More about me
A big factor of who I am is my passion for music, especially playing the oboe. Check out my music page for more on this.  Now that I've graduated, I don't have school ensembles to play in, but hopefully Scott and I will find an orchestra to play in soon, because we're dying of music deprivation.
Moravian stuff
At Moravian I was in Oboe Ensemble, Woodwind Trio, Wind Ens., Chamber Orch., and Choir, and  I also played in Lehigh University's Philharmonic and Chamber Orchestras.  Music has given me so many opportunities, like meeting tons of people, making a little money at gigs, and travelling--I performed in Germany with  Moravian's Wind Ensemble and Choir in March 2001 and in China with Lehigh's Orchestra in May 2002.  I was also in Delta Omicron, the international music honors fraternity, where I served as the Warden for 2 years.

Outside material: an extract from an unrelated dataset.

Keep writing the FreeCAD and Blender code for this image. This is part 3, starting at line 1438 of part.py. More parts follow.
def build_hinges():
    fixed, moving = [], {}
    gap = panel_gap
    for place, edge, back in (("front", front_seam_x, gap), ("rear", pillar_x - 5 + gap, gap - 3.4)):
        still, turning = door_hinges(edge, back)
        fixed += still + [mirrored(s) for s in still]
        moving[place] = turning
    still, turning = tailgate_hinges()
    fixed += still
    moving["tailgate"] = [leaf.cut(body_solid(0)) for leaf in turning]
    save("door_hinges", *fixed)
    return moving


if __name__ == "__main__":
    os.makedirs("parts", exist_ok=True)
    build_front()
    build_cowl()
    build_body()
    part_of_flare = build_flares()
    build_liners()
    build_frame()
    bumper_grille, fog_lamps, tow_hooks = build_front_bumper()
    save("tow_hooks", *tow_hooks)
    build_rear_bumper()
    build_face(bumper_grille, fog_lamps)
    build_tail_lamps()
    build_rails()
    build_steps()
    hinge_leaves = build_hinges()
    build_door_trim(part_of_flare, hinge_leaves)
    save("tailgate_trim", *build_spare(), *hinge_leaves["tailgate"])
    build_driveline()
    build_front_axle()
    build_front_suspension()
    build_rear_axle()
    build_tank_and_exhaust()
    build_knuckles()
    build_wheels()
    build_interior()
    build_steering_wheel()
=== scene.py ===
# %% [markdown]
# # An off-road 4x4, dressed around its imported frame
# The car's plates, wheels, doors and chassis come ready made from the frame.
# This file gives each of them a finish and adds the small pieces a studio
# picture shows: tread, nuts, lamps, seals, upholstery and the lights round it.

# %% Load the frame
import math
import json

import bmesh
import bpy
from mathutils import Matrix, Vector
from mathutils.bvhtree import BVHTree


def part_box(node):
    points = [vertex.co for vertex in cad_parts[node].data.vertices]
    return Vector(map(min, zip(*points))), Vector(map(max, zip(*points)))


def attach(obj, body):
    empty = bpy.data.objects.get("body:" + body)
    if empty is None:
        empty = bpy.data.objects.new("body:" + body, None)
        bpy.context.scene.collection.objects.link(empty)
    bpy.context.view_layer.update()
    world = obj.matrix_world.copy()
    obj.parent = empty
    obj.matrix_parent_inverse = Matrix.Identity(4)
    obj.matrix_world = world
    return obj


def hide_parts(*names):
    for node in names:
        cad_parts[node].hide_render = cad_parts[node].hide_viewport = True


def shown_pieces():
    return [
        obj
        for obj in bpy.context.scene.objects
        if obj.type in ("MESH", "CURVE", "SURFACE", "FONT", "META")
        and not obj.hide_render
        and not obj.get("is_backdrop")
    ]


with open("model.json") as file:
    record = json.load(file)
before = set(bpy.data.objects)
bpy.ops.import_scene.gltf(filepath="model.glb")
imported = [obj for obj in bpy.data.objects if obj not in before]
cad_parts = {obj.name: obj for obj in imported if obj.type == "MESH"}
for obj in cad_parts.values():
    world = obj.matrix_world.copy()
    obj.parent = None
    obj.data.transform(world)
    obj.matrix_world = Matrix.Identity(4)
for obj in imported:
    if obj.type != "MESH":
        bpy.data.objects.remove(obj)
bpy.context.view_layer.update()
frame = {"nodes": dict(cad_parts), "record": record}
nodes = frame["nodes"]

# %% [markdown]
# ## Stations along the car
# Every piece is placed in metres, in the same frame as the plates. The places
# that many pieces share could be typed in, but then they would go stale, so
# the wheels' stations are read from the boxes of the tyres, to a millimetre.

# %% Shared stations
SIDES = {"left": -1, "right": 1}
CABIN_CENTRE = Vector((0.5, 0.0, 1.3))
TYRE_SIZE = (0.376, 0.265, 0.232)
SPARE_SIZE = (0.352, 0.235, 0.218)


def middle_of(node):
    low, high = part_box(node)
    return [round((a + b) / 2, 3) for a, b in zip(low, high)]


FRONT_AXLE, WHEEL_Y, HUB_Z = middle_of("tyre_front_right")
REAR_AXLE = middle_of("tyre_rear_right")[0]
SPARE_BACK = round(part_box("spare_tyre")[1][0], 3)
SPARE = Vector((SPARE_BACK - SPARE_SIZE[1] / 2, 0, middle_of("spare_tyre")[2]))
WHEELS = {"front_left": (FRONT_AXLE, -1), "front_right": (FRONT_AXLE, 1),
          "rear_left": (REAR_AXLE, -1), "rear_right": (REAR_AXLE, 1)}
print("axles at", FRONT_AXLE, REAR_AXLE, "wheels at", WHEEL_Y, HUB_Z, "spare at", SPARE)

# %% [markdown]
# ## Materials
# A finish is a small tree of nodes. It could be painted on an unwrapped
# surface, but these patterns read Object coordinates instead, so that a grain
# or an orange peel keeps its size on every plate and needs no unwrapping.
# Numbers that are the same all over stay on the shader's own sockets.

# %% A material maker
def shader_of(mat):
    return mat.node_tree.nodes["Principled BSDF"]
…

There's life before college?
    I graduated from Freedom High School in 1998.  During my high school years, I played oboe in the orchestra, band, wind ensemble, and woodwind quintet at Freedom and I played in a woodwind quintet and in some pit orchestras outside of school.
     In high school I also worked on the school newspaper, the Patriot Pride, becoming editor my senior year.  I played field hockey all four years, as goalie, and I got to be a co-captain senior year. I wish I had time and opportunities to play these days because I miss field hockey so much!
     I was a Girl Scout for 13 years, earning the Gold Award (the Girl Scout version of the Boy Scout Eagle Award).  More importantly, I had lots of fun and made some awesome friends in the troop.  We definitely contradicted that cookie-selling Girl Scout stereotype.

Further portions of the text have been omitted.